Jean puso el volumen de su móvil al máximo, porque tenía miedo de no oírlo si llamaban mientras dormía. Sam había insinuado que la persona que estaba amenazándola con el asunto de Lily posiblemente iría un paso más allá y la llamaría. «Esperemos que se trate de dinero —le había dicho—. Alguien quiere hacerle creer que Lily está en peligro. Esperemos que su siguiente movimiento sea hablar con usted. Si lo hace, podremos localizar la llamada».

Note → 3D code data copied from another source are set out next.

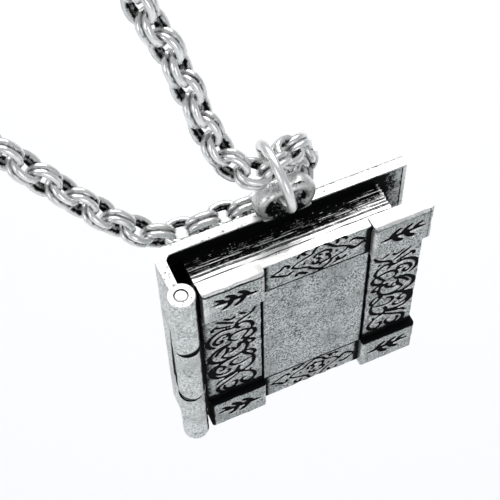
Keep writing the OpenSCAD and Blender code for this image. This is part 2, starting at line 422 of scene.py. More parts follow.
def silver(name, tint, grain=6500.0, speckle=0.3, pits=0.2, stain=0.22, polish=0.3, share=1.0,
           bump=0.012):
    """A silver material, aged and with painted light. tint is its bright colour, grain its grains
    per metre, share how metallic it is and bump the bump's height in mm. The others run from 0 to 1."""
    made = bpy.data.materials.new(name)
    made.use_nodes = True
    tree = made.node_tree
    shader = tree.nodes["Principled BSDF"]
    group = tree.nodes.new("ShaderNodeGroup")
    group.node_tree = aged
    patina = put(tree, "ShaderNodeAttribute", attribute_name="patina", out="Fac")
    tree.links.new(patina, group.inputs["Patina and painted light"])
    for key, value in (("Silver", (*tint, 1)), ("Grain per m", grain), ("Speckle", speckle),
                       ("Pits", pits), ("Stain", stain), ("Polish", polish),
                       ("Metal share", share)):
        group.inputs[key].default_value = value
    relief = put(tree, "ShaderNodeBump", {"Height": group.outputs["Height"], "Distance": bump * MM,
                                          "Strength": 1.0}, out="Normal")
    tree.links.new(group.outputs["Color"], shader.inputs["Base Color"])
    tree.links.new(relief, shader.inputs["Normal"])
    for key in ("Roughness", "Metallic"):
        tree.links.new(group.outputs[key], shader.inputs[key])
    shader.inputs["Specular IOR Level"].default_value = 0.05
    layout(tree)
    return made


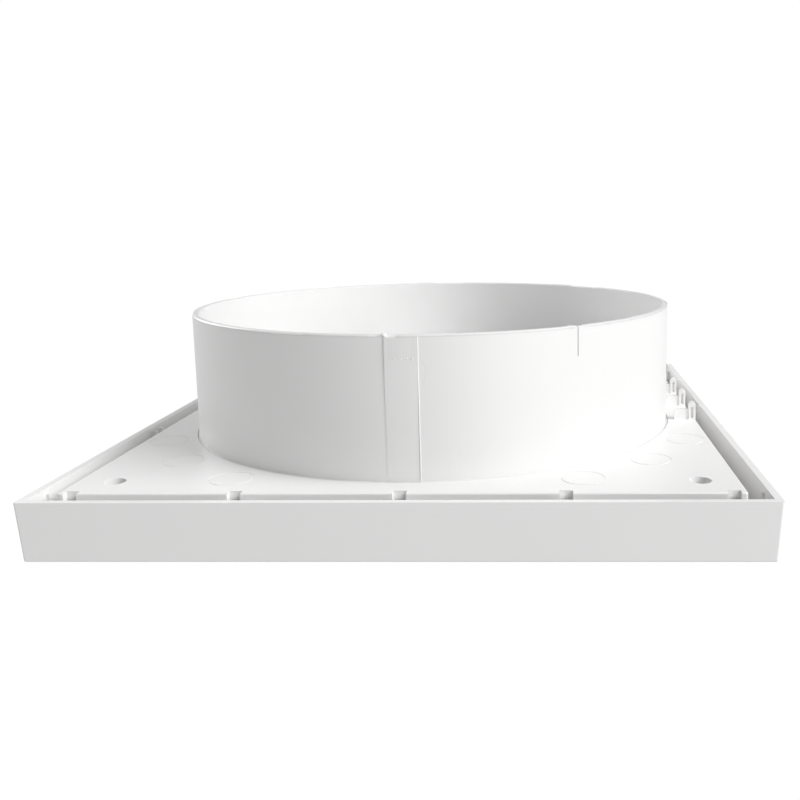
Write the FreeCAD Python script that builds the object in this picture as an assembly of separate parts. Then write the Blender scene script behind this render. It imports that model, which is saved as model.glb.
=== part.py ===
"""Square wall-plate extractor fan with a round duct spigot.

Frame: origin at the centre of the cover's front face, +Z towards the duct, millimetres.
The room is on the -Z side. The cover's open rim and the wall plate's rear face share one plane.
"""
import math
import os

import FreeCAD
import Part

V = FreeCAD.Vector
UP = V(0, 0, 1)

# ---------------------------------------------------------------- driving dimensions
COVER_SIDE = 180.0          # square cover across its open rim
COVER_DEPTH = 15.0
COVER_DRAFT = 0.85          # each side leans in by this much towards the front face
COVER_WALL = 1.9
COVER_FACE = 2.0

PLATE_SIDE = 166.4
PLATE_THICK = 2.2
SKIRT_WALL = 2.0
SKIRT_FRONT = 5.0           # height of the skirt's free edge above the front face

SPIGOT_R = 74.5             # outside of the spigot, for a 150 mm duct
SPIGOT_WALL = 1.8
SPIGOT_TOP = 52.0
SPIGOT_NECK_R = 75.1        # the thicker root that passes through the plate
LIP_BEVEL = 0.35
FLARE_R = 78.0              # outside of the bell mouth that seats under the plate
FLARE_FRONT = 9.3
KEY_WIDTH = 8.25            # four flat strips that run up the spigot
KEY_PROUD = 0.25
SLIT_HALF = 0.2             # a fine slit runs down from the lip
SLIT_DEPTH = 7.8
SLIT_ANGLE = -53

HOLE_SPACING = 147.0        # square pattern of wall screws
HOLE_R = 2.8
NOTCH_PITCH = 40.0
NOTCH_WIDTH = 3.3
NOTCH_DEPTH = 2.0

COMB_Y = (-9.5, 10.5, 30.5)
COMB_RIB_HEIGHT = 3.4
COMB_POST_HEIGHT = 5.7

ARM_FRONT = 5.5             # motor bracket, front and rear planes
ARM_REAR = 9.0
ARM_WIDTH = 7.0
BRACKET_RING_R = 24.0
FOOT_REACH = 86.3           # bracket feet, on the diagonals
SCREW_SEAT = ARM_FRONT + 1.8
SCREW_RECESS_R = 3.2
SCREW_HEAD_R = 3.0
SCREW_HEAD = 1.7
SCREW_SLOT = 0.3            # half width of the cross slot
MOTOR_R = 27.0
MOTOR_FRONT = 10.2
MOTOR_REAR = 28.5
CAN_WALL = 0.9
STACK_FRONT = 15.0
STACK_REAR = 23.0
SHAFT_R = 2.5
SHAFT_RUNNING_GAP = 0.04
SHAFT_FRONT = 7.9
SHAFT_REAR = 39.2
BUSH_R = 5.2
FRONT_BUSH = (8.3, 13.6)    # front and rear faces of each bush
REAR_BUSH = (26.3, 31.1)
BOSS_R = 7.0
MOTOR_SCREW_RING = 19.5
MOTOR_SCREW_R = 1.5
SLEEVE_R = 2.6              # rubber sleeves round the motor screws
LEAD_ARM = 45               # the arm that carries the two leads
AIR_GAP = 0.4
ROTOR_R = 14.0

HUB_R = 31.0
HUB_WALL = 1.6
HUB_FRONT = 14.0
HUB_REAR = 34.6
CLIP_FRONT = 37.6
CLIP_THICK = 0.6
BLADE_COUNT = 7
BLADE_TIP_R = 70.0
BLADE_THICK = 1.7
BLADE_MID_Z = 22.3

WINDOW = 148.0              # opening of the cover frame that the grille sits in
GRILLE_FRONT = 1.2
GRILLE_BORDER = 4.0
GRILLE_REAR = 4.4
SLAT_PITCH = 7.2
SLAT_THICK = 1.3
SLAT_HALF = 2.1             # half width of a slat before the faces trim it
SLAT_LEAN = 32.0            # degrees

FOOT_PAD_R = 4.2
TERMINAL_X = 74.7           # terminal block centre, in one corner of the plate
TERMINAL_Y = 55.0
CABLE_X = 76.3              # cable grommet centre
CABLE_Y = 37.5
CABLE_R = 2.6
GROMMET_WAIST_R = 3.6
GROMMET_RIM_R = 4.5
GROMMET_RIM = 1.0
CLAMP_Y = 43.7
CLAMP_SCREW_X = (70.9, 79.4)
LEAD_R = 0.65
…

De alguna forma, había conseguido tranquilizarla un poco. «Jean, si deja que el miedo la domine, se convertirá en su peor enemigo. Me ha dicho que no contó a nadie lo de su embarazo y que en Chicago utilizó el apellido de soltera de su madre. Sin embargo, alguien lo descubrió. Puede que lo haya averiguado hace poco, o hace diecinueve años y medio, cuando la niña nació, ¿quién sabe? Debe poner todo lo que pueda de su parte. Trate de recordar si vio a alguien en la consulta del doctor Connors cuando la visitó, una enfermera o una secretaria que pudiera sospechar por qué estaba allí y fuera lo bastante metijona para averiguar dónde fue a parar la niña. No lo olvide, se ha convertido usted en una persona famosa, ha escrito un best seller. En las entrevistas que le han hecho se ha mencionado el nuevo contrato que le ha ofrecido su editor. Quizá ese alguien con acceso a Lily quiere hacerle chantaje amenazando a su hija. Por la mañana iré a ver al párroco de Saint Thomas, y usted me hará una lista con el nombre de todas las personas con las que entabló algún tipo de relación en aquella época, sobre todo si podían tener acceso a su historial médico».
Los razonamientos de Sam tuvieron el efecto de aplacar su pánico. Después de hablar con él, Jean se sentó a la mesa con un bolígrafo y un cuaderno, y en la primera página escribió: «Consulta del doctor Connors».
La enfermera era una mujer recia y alegre de unos cincuenta años, recordó. Peggy. Sí, ese era el nombre. El apellido era irlandés y empezaba por K. Kelly… Kennedy… Keegan… Ya me acordaré. Sé que me acordaré.
Era un principio.
El estridente timbrazo del móvil la sobresaltó. Al cogerlo, Jean miró el reloj. Eran casi las once. Laura, pensó, quizá haya vuelto.
Cuando Sam le dijo que Laura había llamado al hotel hubiera debido tranquilizarse, pero Jean notó la preocupación en su voz.
—No está convencido de que esté bien ¿verdad? —preguntó.
—Todavía no, pero al menos ha llamado.
Lo que significa que aún está viva, pensó Jean. Eso es lo que ha querido decir. Midió las palabras para preguntar:
—¿Cree que existe algún motivo por el que Laura no pueda volver?
—Jean, si la he llamado es porque quería tranquilizarla, pero le seré sincero. El hecho es que las dos personas que la oyeron cuando telefoneó dicen que parecía nerviosa. De las chicas que se sentaban juntas a la mesa del comedor Laura y usted son las únicas que siguen con vida. Hasta que sepamos exactamente dónde y con quién está, quiero que tenga mucho, mucho cuidado.